Step 1: Define the “money role” your stablecoin plays.
Not all stablecoins are the same. Regulation will differ depending on function:

  • Payments stablecoin: Used like cash or card money. Likely to face banking-style oversight or payment-institution licensing.
  • Trading/settlement stablecoin: Mostly used inside exchanges or business rails. Often regulated through market infrastructure rules.
  • Savings-like stablecoin: If marketed for yield or capital preservation, expect stricter consumer and systemic risk scrutiny.

The closer your stablecoin behaves to everyday money, the closer the rules will look to banking.

Step 2: Treat reserves as the real product.
A stablecoin’s stability comes from what backs it. Regulators are converging on a few expectations:

  • High-quality, liquid reserves (cash, short-term government securities).
  • Clear segregation of reserves from corporate funds.
  • Frequent audits and transparent reporting.
  • Strong redemption rights—users must be able to cash out promptly at par.

Where teams get into trouble isn’t the token mechanics. It’s reserve opacity, riskier assets, or unclear claims about backing.

Step 3: Plan for “banking adjacency.”
Even if a stablecoin issuer isn’t a bank, it may be regulated like one because the risks look similar. Expect requirements such as:

  • Fit-and-proper governance standards.
  • Risk management and compliance staffing.
  • Limits on how reserves can be invested.
  • Stress testing for redemption surges.

This increases cost and slows improvisation. But it also unlocks legitimacy and scale.

Step 4: Model systemic risk pathways early.
Regulators worry about what happens if a stablecoin fails at scale. Systemic risk can spread through:

  • Mass redemptions that force reserve liquidation.
  • Interconnected exchanges and DeFi protocols that depend on one coin’s liquidity.
  • Corporate or consumer reliance on stablecoins as savings or payroll rails.

Builders should simulate these pathways upfront—what if redemptions spike 10x in a weekend? What if a reserve asset freezes? The answers shape both compliance and architecture.

Step 5: Map jurisdictional competition, not just compliance.
Stablecoin policy is also economic strategy. Regions want to be:

  • The safest place to issue.
  • The most attractive place to innovate.
  • The most influential standard-setter.

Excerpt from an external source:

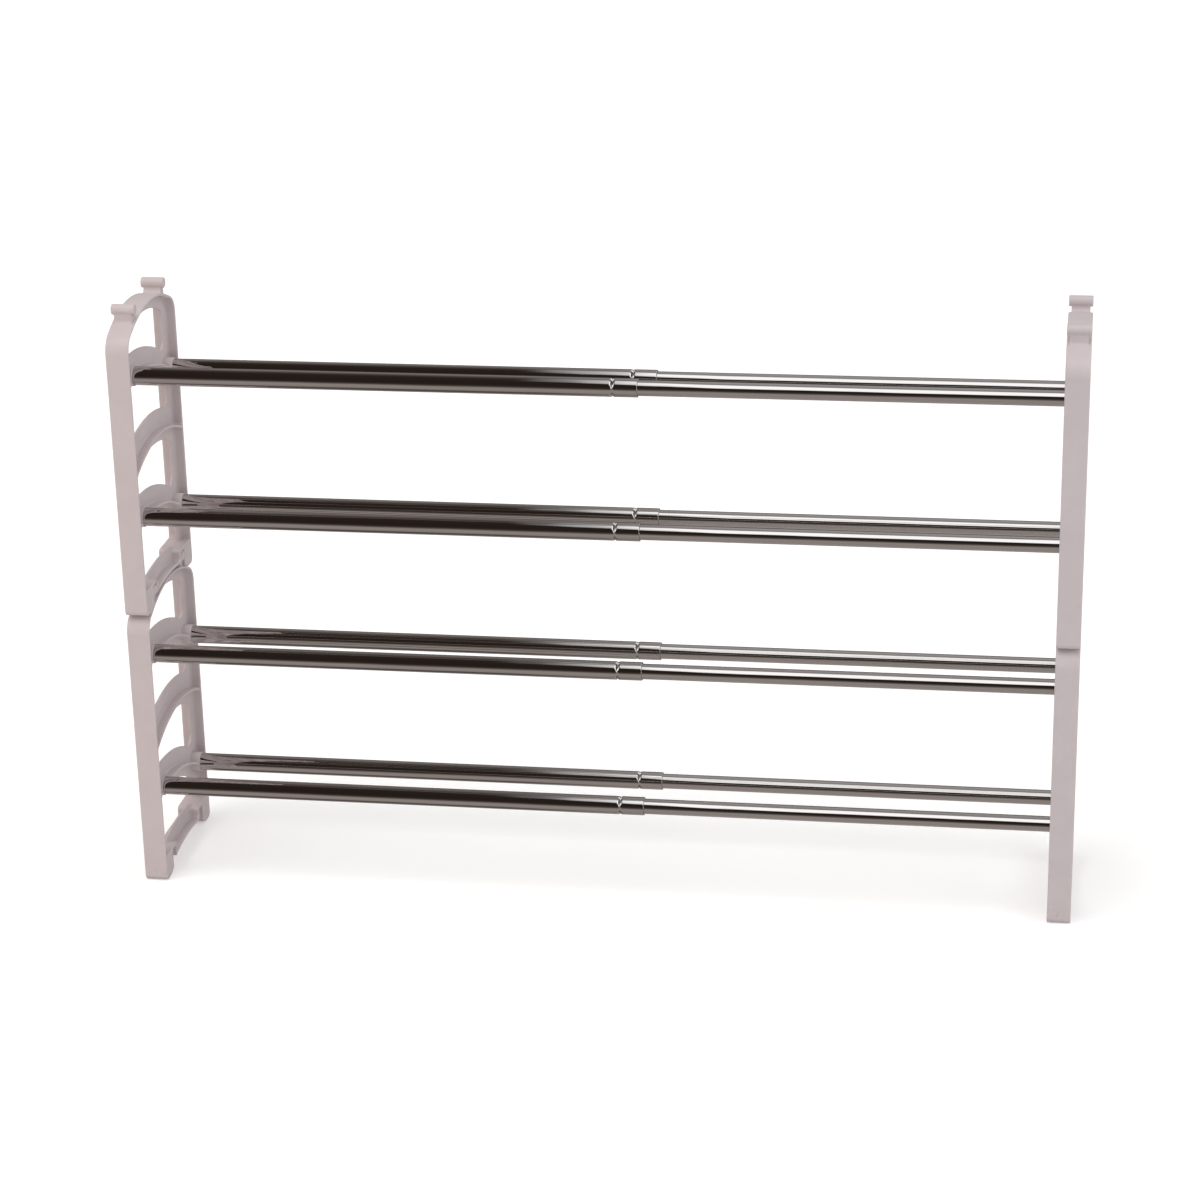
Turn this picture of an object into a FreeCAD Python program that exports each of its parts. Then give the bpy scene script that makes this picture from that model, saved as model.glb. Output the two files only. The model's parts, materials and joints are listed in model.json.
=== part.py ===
"""Pull-out shoe rack: two stacked two-tier units of moulded end frames and telescoping steel tubes.

X runs along the rack from the left end to the right end, Y from the front to the back and Z up.
The origin is on the floor under the middle of the rack as it stands here. Lengths are millimetres.
"""

import FreeCAD, Part
import math
import os

import Sketcher

Vector = FreeCAD.Vector

# Each line: the cell's alias, its value, what it is.
DRIVING_SIZES = [
    ("frame_depth", 174.0, "front face to back face of an end frame"),
    ("frame_width", 24.0, "width of an end frame's flange, along the rods"),
    ("flange", 2.5, "thickness of the flange strip"),
    ("web", 2.6, "thickness of the web in the middle of the flange"),
    ("web_depth", 15.0, "post's outer face to the web's inner edge"),
    ("arch_top", 314.5, "foot to the top of an end frame's arch"),
    ("arch_rise", 23.0, "height of the arch over its ends, if it ran on to the posts' faces"),
    ("shoulder_radius", 20.6, "rounding between a post and the arch"),
    ("web_skirt", 13.0, "underside of a bar's flange to the web's edge below it"),
    ("window_radius", 10.0, "rounding in the corners of the web's windows"),
    ("arch_window_radius", 8.0, "rounding in the corners of the window under the arch"),
    ("cell_radius", 3.5, "rounding where a bar's flange meets a post"),
    ("root_radius", 3.0, "rounding between the web and the flange"),
    ("edge_radius", 0.9, "rounding along the flange's long edges"),
    ("stack_overlap", 14.5, "how far an arch reaches up between the feet of the unit above"),
    ("rod_inset", 17.0, "post's outer face to the middle of a rod"),
    ("rod_below_arch", 60.5, "top of the arch down to the upper front rod"),
    ("rod_drop", 32.0, "how much lower a rear rod lies"),
    ("outer_tube_diameter", 19.0, "outside of the outer tube"),
    ("outer_tube_wall", 0.8, "wall of the outer tube"),
    ("outer_tube_length", 523.0, "length of the outer tube"),
    ("slide_gap", 0.7, "gap all round the inner tube in the outer tube"),
    ("inner_tube_wall", 0.8, "wall of the inner tube"),
    ("inner_tube_length", 504.0, "length of the inner tube"),
    ("overlap", 77.6, "length of the inner tube inside the outer tube, pulled out as it stands"),
    ("neck_setback", 25.0, "outer tube's free end to its rolled neck"),
    ("neck_width", 5.0, "width of the rolled neck"),
    ("neck_gap", 0.15, "gap between the rolled neck and the inner tube"),
    ("glide_gap", 0.12, "gap between a glide's head and the outer tube"),
    ("glide_head", 6.0, "length of a glide's head"),
    ("glide_spigot", 14.0, "length of a glide's spigot"),
    ("fit_gap", 0.05, "gap round a tube in its socket and a spigot in its tube"),
    ("boss_wall", 1.1, "wall of a rod's socket"),
    ("rod_bar_rise", 5.8, "how far a rod bar bows above the line between its rods"),
    ("rod_bar_radius", 225.0, "radius under a rod bar"),
    ("rod_bar_depth", 19.7, "underside to top of a rod bar"),
    ("mid_bar_rise", 64.5, "lower front rod to the crown under the middle bar"),
    ("mid_bar_radius", 210.0, "radius under the middle bar"),
    ("mid_bar_depth", 20.5, "underside to top of the middle bar"),
    ("base_bar_gap", 1.5, "gap between the base bar and the arch of the unit below"),
    ("base_bar_radius", 283.0, "radius under the base bar"),
    ("base_bar_depth", 17.0, "underside to top of the base bar"),
    ("foot_corner", 6.0, "rounding of a foot's outer bottom corner"),
    ("foot_gap", 0.3, "gap between a foot and the arch that it straddles"),
    ("lug_inset", 33.5, "post's outer face to the middle of a lug"),
    ("lug_rise", 3.5, "top of the arch up to the middle of a lug's bead"),
    ("lug_diameter", 11.0, "bead on top of a lug"),
    ("lug_neck_width", 18.5, "width of a lug's neck, along the rods"),
    ("lug_neck_thickness", 8.0, "thickness of a lug's neck"),
    ("lug_root_radius", 4.5, "rounding between a lug's neck and the arch"),
    ("lug_gap", 0.6, "gap round a bead in its slot"),
    ("slot_wall", 3.4, "wall round a lug's slot"),
    ("core_wall", 2.8, "wall round the hollow in the outer side of a foot"),
]

doc = FreeCAD.newDocument("shoe_rack")
sheet = doc.addObject("Spreadsheet::Sheet", "sizes")


def fill_sheet():
    """Writes the driving sizes to the sheet and returns their values by name."""
    for row, (alias, value, meaning) in enumerate(DRIVING_SIZES, 1):
        sheet.set(f"A{row}", alias)
        sheet.set(f"B{row}", str(value))
        sheet.set(f"C{row}", meaning)
        sheet.setAlias(f"B{row}", alias)
    doc.recompute()
    return {alias: float(sheet.get(alias)) for alias, _, _ in DRIVING_SIZES}


size = fill_sheet()

# Places that follow from the driving sizes. A frame is drawn about its own middle plane:
# y is 0 halfway between its posts, z is 0 under its feet.
half_depth = size["frame_depth"] / 2
half_width = size["frame_width"] / 2
inside_flange = half_depth - size["flange"]
inside_web = half_depth - size["web_depth"]
unit_pitch = size["arch_top"] - size["stack_overlap"]
tier_pitch = unit_pitch / 2
rod_y = half_depth - size["rod_inset"]
arch_radius = (half_depth**2 + size["arch_rise"] ** 2) / (2 * size["arch_rise"])
arch_centre = (0.0, size["arch_top"] - arch_radius)
shoulder_y = half_depth - size["shoulder_radius"]
shoulder_reach = arch_radius - size["shoulder_radius"]
shoulder_z = arch_centre[1] + math.sqrt(shoulder_reach**2 - shoulder_y**2)
lug_y = half_depth - size["lug_inset"]
lug_height = size["arch_top"] + size["lug_rise"]
slot_half = size["lug_diameter"] / 2 + size["lug_gap"]
slot_top = lug_height - unit_pitch + slot_half
housing_top = slot_top + size["slot_wall"]
housing_y = lug_y - slot_half - size["slot_wall"]
base_crown = size["stack_overlap"] + size["base_bar_gap"]
base_centre = (0.0, base_crown - size["base_bar_radius"])
sill_radius = size["base_bar_radius"] + size["base_bar_depth"]
sill_y = math.sqrt(sill_radius**2 - (housing_top - base_centre[1]) ** 2)
arch_below = (0.0, arch_centre[1] - unit_pitch)
straddle_radius = arch_radius + size["foot_gap"]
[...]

That means stablecoin rules won’t only be about risk. They’ll be about who gets to host the next generation of payments infrastructure. For platforms operating globally, this creates a chessboard: you may need one issuance strategy for strict markets, another for growth markets, and a third for cross-border corridors like remittances.

Step 6: Design interoperability with public money systems.
Stablecoins are increasingly expected to coexist with central bank digital currencies (CBDCs), bank deposit tokens, and regulated payment networks. Projects that assume stablecoins will “replace” those systems are likely to struggle.
Projects that assume stablecoins will interoperate with them—through clear compliance layers and technical standards—are more future-proof.

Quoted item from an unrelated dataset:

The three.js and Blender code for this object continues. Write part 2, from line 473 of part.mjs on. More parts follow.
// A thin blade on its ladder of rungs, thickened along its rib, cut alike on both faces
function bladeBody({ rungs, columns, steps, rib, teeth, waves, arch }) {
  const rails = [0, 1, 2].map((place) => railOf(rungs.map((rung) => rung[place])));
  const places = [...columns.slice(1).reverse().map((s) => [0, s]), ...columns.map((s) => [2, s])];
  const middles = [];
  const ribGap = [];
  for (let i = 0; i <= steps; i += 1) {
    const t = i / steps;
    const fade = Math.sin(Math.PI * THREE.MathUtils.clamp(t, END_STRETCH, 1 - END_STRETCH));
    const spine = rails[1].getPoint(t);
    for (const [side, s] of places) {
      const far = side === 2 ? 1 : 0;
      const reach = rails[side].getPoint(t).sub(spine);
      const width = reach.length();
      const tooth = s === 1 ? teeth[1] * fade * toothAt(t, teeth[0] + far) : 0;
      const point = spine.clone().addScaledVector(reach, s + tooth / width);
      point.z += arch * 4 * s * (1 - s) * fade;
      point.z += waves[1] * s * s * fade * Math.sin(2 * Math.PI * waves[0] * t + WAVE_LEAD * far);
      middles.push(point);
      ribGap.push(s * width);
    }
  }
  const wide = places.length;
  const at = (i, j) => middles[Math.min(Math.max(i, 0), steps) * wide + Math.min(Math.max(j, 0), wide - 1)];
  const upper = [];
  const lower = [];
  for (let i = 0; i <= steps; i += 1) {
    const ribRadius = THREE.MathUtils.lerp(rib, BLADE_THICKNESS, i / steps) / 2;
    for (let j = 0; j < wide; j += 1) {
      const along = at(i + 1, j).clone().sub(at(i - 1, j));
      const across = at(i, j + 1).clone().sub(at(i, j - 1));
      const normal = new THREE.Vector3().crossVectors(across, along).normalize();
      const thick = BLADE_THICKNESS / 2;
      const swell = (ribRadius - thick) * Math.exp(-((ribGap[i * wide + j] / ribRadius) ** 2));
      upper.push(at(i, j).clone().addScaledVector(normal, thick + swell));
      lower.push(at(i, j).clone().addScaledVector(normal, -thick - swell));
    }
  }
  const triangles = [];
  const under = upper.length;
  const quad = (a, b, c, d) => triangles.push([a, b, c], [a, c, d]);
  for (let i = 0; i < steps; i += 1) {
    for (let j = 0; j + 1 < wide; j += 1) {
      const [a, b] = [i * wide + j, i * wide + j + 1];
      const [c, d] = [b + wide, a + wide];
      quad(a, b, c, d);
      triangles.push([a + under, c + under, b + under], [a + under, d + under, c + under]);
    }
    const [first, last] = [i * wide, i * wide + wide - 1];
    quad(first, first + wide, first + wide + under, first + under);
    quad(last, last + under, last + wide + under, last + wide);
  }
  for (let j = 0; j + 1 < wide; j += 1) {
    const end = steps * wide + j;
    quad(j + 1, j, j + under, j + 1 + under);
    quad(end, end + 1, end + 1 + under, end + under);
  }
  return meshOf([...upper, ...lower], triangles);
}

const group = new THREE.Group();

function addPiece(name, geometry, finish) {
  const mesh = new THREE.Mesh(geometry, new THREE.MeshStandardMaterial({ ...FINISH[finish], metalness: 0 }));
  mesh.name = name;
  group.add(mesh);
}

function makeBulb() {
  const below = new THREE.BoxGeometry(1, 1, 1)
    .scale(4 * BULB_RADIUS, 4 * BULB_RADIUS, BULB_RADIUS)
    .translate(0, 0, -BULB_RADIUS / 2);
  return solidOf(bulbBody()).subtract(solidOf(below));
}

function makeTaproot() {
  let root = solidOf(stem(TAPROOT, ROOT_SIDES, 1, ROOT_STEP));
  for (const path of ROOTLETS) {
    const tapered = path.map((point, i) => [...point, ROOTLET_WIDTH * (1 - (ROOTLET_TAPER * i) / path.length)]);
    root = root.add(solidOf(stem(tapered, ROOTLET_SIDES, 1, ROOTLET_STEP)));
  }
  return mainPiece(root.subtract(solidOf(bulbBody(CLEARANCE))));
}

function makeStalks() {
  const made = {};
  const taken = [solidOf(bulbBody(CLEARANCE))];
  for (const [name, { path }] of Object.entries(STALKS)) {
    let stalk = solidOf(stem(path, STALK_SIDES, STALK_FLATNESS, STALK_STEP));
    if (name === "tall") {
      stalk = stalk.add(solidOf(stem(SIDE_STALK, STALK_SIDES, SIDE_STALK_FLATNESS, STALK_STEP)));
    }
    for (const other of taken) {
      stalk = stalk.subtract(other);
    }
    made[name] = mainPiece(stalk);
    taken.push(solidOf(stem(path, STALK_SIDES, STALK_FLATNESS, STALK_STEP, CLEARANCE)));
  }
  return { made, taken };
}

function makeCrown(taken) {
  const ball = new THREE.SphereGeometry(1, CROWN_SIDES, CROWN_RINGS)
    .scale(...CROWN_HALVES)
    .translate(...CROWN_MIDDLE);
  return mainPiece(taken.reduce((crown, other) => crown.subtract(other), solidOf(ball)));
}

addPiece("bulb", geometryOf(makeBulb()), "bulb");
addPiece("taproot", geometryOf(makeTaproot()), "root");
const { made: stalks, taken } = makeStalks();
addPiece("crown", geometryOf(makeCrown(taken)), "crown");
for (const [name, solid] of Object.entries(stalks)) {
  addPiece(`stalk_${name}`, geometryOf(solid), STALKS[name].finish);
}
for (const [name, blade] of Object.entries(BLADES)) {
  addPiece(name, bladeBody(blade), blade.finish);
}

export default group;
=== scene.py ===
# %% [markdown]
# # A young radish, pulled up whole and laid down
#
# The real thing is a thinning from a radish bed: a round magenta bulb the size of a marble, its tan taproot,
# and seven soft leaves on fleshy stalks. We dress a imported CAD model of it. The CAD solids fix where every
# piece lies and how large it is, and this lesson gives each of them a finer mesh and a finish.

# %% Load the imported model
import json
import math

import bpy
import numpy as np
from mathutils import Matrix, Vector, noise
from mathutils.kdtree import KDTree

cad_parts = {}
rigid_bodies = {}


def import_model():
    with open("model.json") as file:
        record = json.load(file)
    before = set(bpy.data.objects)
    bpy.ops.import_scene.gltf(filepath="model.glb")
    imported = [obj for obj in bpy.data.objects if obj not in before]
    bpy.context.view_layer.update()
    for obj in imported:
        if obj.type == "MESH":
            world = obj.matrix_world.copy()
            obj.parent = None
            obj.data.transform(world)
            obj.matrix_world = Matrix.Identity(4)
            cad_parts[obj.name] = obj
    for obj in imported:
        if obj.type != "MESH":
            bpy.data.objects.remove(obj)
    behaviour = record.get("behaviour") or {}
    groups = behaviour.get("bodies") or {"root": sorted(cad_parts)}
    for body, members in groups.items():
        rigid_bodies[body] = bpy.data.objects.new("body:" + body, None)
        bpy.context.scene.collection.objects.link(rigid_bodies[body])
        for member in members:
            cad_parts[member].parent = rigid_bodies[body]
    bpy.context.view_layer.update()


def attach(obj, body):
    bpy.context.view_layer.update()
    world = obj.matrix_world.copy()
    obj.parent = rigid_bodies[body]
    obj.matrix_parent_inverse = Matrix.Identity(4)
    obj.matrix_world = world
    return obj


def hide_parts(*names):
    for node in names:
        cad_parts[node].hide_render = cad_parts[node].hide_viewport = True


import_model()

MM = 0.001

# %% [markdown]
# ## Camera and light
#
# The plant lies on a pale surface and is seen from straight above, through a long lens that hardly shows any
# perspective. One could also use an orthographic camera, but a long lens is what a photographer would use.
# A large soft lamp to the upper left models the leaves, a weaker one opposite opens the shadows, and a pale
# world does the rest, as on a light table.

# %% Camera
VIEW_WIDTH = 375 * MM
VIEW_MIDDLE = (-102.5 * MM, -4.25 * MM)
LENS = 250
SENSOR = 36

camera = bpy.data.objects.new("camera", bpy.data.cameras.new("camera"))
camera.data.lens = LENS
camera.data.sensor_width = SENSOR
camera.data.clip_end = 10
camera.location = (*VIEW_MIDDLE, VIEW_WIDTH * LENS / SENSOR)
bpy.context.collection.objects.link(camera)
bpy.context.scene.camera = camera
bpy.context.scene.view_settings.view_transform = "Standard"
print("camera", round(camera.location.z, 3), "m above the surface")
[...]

What is Often Seen as a future trend: real-world insight

Trend people talk about: “Stablecoins will become the default global digital dollar (or euro), and governments will adapt.”

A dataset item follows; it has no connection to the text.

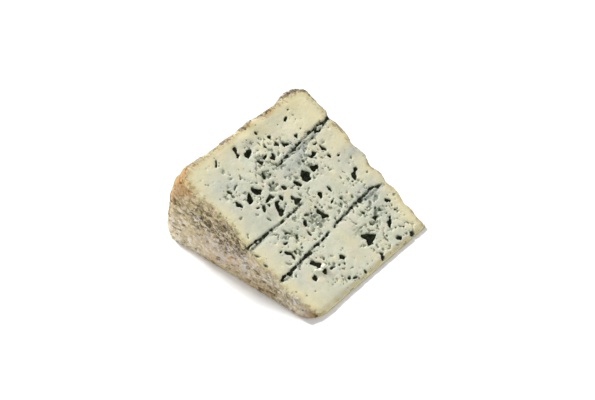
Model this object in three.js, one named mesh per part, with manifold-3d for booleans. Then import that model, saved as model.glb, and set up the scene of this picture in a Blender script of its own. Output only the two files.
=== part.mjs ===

What we actually see: Governments are adapting—by tightening control. Stablecoin rules are becoming a way to defend monetary sovereignty while still allowing innovation. Several real dynamics are shaping this battle:

  1. Stablecoins are being pulled toward regulated fiat rails.
    The future is less about “wildcat stablecoins” and more about stablecoins behaving like supervised money-market instruments. That pushes the market toward fewer, larger, more regulated issuers.
  2. Tokenized bank deposits may become strong competitors.
    Banks are exploring deposit tokens that look stablecoin-like but sit inside the regulated banking perimeter. This appeals to regulators because it keeps money creation and consumer protection within existing structures.
  3. Jurisdictional divergence will persist for strategic reasons.
    Even if reserve and safety standards converge somewhat, licensing, distribution, and usage rules will reflect local goals. Some regions will be strict to protect consumers and control capital flows. Others will be permissive to attract innovation and liquidity.
  4. “Safety” will be treated as a competitive advantage.
    In stablecoin markets, trust is the product. Coins that can demonstrate transparency, redemption certainty, and resilience under stress will be chosen by exchanges, apps, schools, and families. The market will reward boring reliability over clever yield engineering.

The deeper story: stablecoins aren’t just financial tech. They are political tech. They shape who controls value transfer, how quickly money moves across borders, and who sets the rules for digital commerce. That’s why the next era will be defined by oversight, reserve discipline, and geopolitical positioning—not just code.